6. “Used tyres are always fine/always awful”

You’ll find that most of your family and friends have a firm opinion on the subject of buying used tyres. Most people fall on the side of ‘must buy’ or ‘must avoid’ – rarely is there a middle ground. And it’s not unusual to feel caught in the middle of the debate when shopping for your next set. However, you can often get an almost-new set for a great price, so don’t be afraid to buy used tyres if they’re still in good shape. While buying brand-new tyres always comes with the greatest peace of mind, having a set of used tyres as a spare set in event of a flat can be a very good idea.

7. “You don’t need to check your tyres”

Undoubtedly, this is one of the biggest and most dangerous myths – that it’s ok to forgo regular tyre maintenance and tyre checks. While experienced drivers and auto enthusiasts recognise that ongoing tyre checks are crucial, newer drivers often miss the memo. There are many ways to check the health of your tyres, from taking a walk around your car, to examining the treads and checking that the tyres are properly inflated. And if you’re at all unsure, you can always call your local Tyreright for assistance.

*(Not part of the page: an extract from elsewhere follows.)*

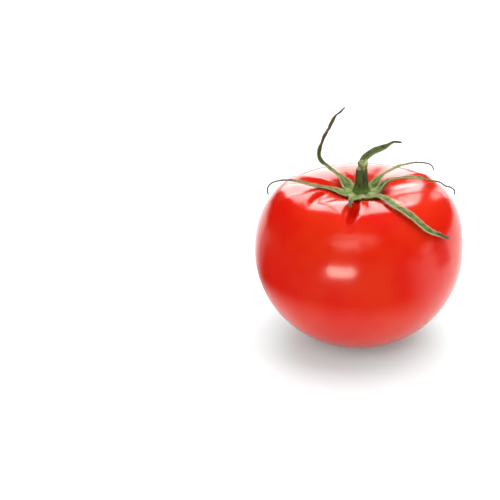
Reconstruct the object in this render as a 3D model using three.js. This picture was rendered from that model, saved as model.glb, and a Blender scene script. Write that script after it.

The final word on myths and truths

Although it can be stressful at times, driving in the main should be an easy and enjoyable activity. That’s why it’s important to always look out for factors that make your driving safe or unsafe – and this is especially true of the myths surrounding your tyres and driving habits. So, make sure you rotate your tyres, check them regularly, and always ensure that any used tyres you buy are in good condition. Once you’ve done all that, learn how to correctly fight a skid and avoid sharp braking, and you’ll without a doubt be a truly above-average driver.